-- start of Dataset extract --

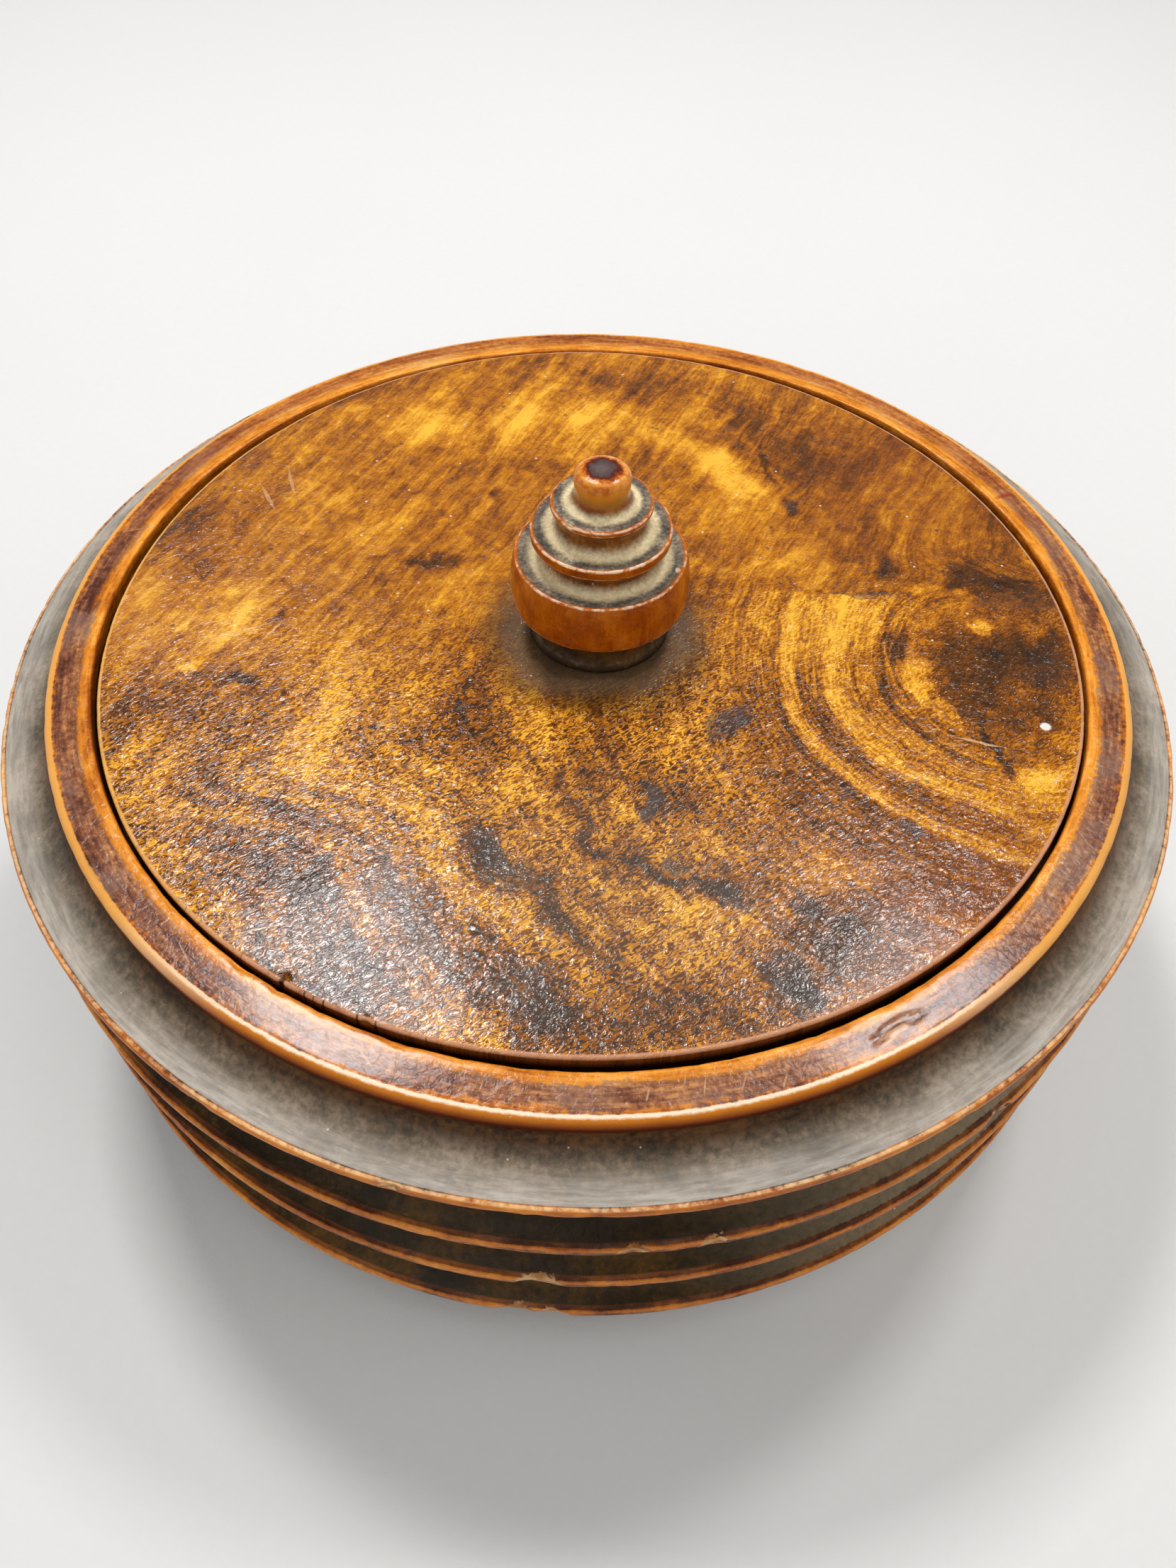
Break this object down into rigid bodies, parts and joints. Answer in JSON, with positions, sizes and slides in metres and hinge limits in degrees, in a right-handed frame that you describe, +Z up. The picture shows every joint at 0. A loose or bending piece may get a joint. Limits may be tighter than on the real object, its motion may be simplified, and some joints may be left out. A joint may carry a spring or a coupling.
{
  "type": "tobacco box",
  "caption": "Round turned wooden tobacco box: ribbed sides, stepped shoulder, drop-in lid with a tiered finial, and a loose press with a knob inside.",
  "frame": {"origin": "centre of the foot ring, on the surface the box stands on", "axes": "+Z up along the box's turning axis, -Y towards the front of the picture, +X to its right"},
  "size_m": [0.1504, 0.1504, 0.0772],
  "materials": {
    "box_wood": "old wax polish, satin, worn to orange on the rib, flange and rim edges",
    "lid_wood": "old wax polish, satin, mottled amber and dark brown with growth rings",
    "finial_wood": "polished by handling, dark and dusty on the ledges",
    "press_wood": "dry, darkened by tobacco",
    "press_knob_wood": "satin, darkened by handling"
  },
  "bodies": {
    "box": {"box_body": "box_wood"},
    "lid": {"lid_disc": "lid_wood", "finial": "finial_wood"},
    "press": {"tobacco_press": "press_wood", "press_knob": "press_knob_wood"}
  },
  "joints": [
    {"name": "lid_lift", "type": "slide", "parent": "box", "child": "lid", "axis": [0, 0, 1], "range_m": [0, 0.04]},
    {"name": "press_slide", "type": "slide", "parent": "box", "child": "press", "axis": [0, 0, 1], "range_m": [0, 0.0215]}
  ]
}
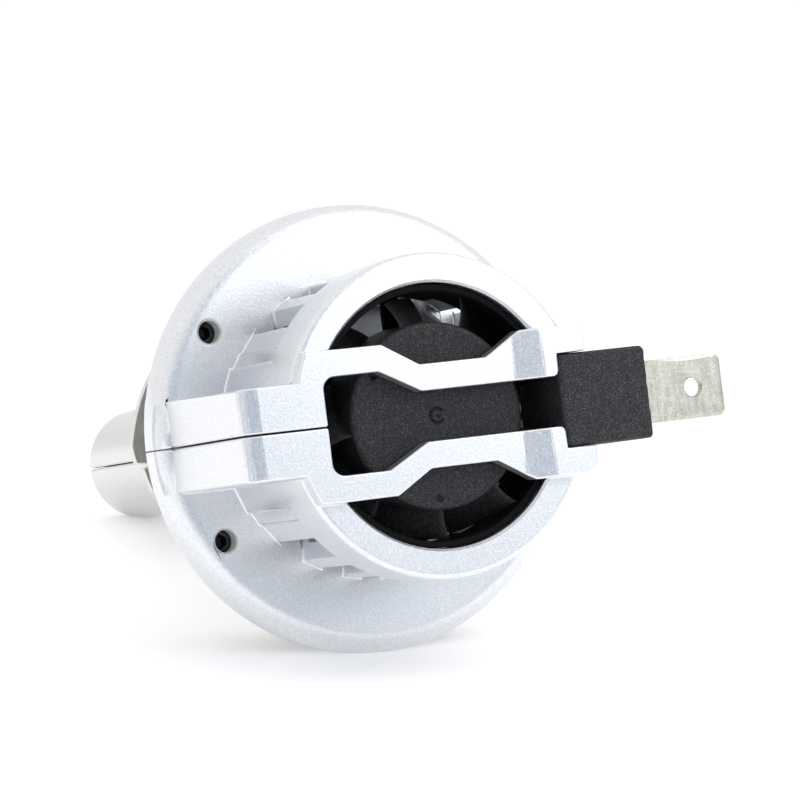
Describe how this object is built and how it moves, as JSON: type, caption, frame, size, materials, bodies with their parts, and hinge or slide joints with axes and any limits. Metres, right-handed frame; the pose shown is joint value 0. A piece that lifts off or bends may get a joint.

-- end of Dataset extract --

Work to do
All of the data needs to be printed once more, exactly.

Expected answer
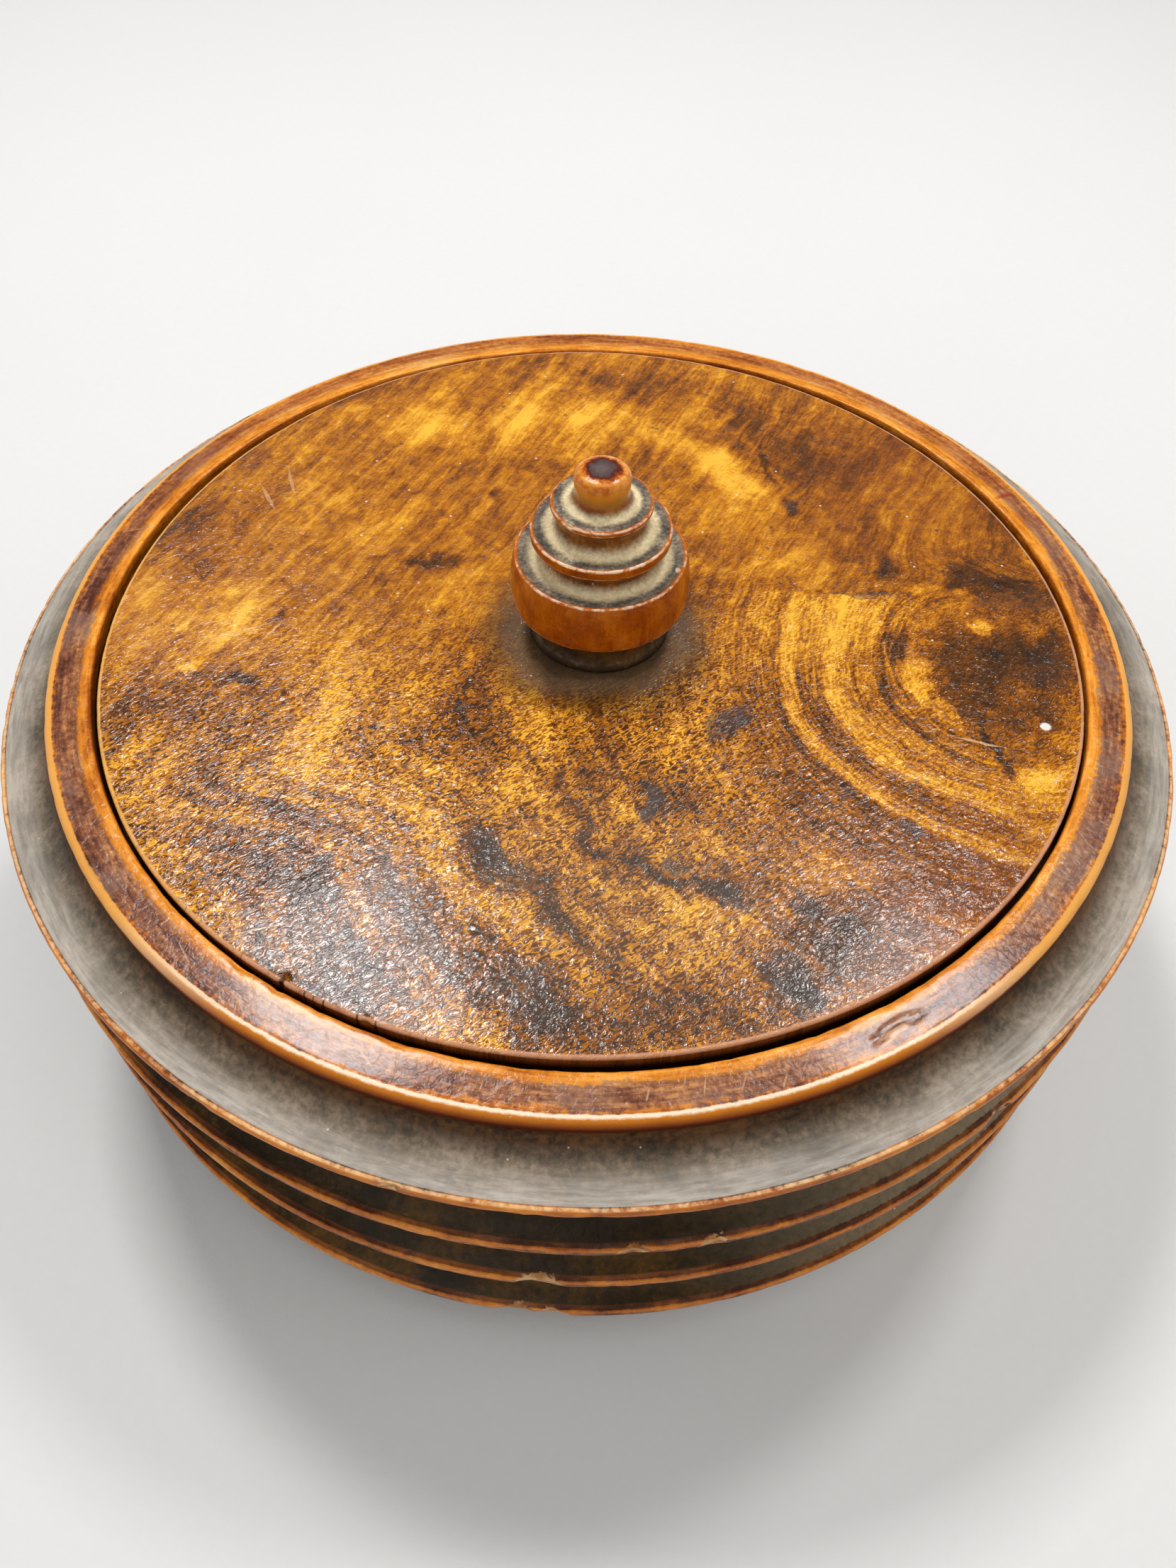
Break this object down into rigid bodies, parts and joints. Answer in JSON, with positions, sizes and slides in metres and hinge limits in degrees, in a right-handed frame that you describe, +Z up. The picture shows every joint at 0. A loose or bending piece may get a joint. Limits may be tighter than on the real object, its motion may be simplified, and some joints may be left out. A joint may carry a spring or a coupling.
{
  "type": "tobacco box",
  "caption": "Round turned wooden tobacco box: ribbed sides, stepped shoulder, drop-in lid with a tiered finial, and a loose press with a knob inside.",
  "frame": {"origin": "centre of the foot ring, on the surface the box stands on", "axes": "+Z up along the box's turning axis, -Y towards the front of the picture, +X to its right"},
  "size_m": [0.1504, 0.1504, 0.0772],
  "materials": {
    "box_wood": "old wax polish, satin, worn to orange on the rib, flange and rim edges",
    "lid_wood": "old wax polish, satin, mottled amber and dark brown with growth rings",
    "finial_wood": "polished by handling, dark and dusty on the ledges",
    "press_wood": "dry, darkened by tobacco",
    "press_knob_wood": "satin, darkened by handling"
  },
  "bodies": {
    "box": {"box_body": "box_wood"},
    "lid": {"lid_disc": "lid_wood", "finial": "finial_wood"},
    "press": {"tobacco_press": "press_wood", "press_knob": "press_knob_wood"}
  },
  "joints": [
    {"name": "lid_lift", "type": "slide", "parent": "box", "child": "lid", "axis": [0, 0, 1], "range_m": [0, 0.04]},
    {"name": "press_slide", "type": "slide", "parent": "box", "child": "press", "axis": [0, 0, 1], "range_m": [0, 0.0215]}
  ]
}
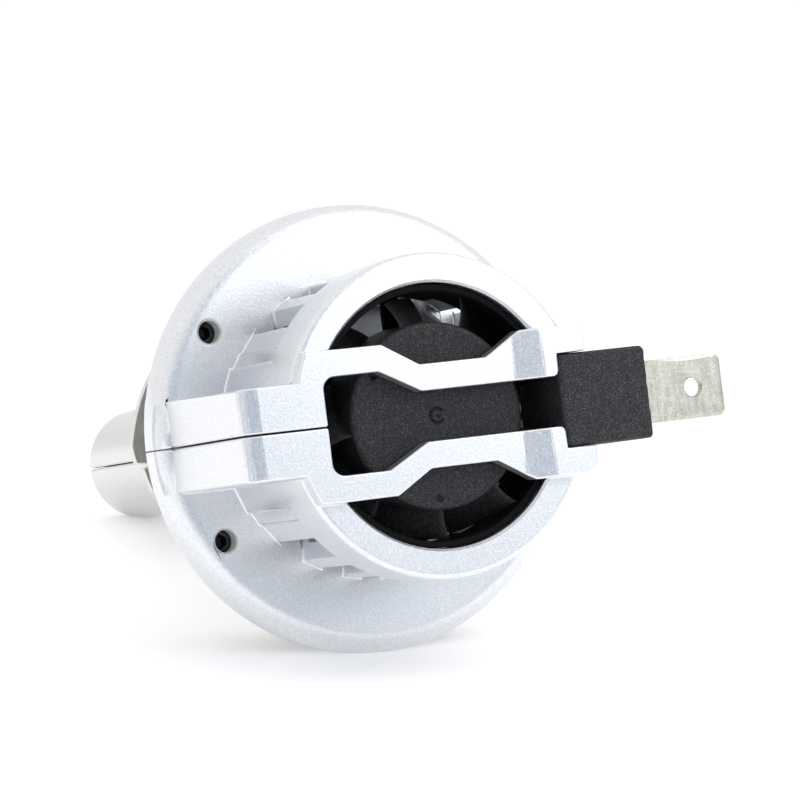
Describe how this object is built and how it moves, as JSON: type, caption, frame, size, materials, bodies with their parts, and hinge or slide joints with axes and any limits. Metres, right-handed frame; the pose shown is joint value 0. A piece that lifts off or bends may get a joint.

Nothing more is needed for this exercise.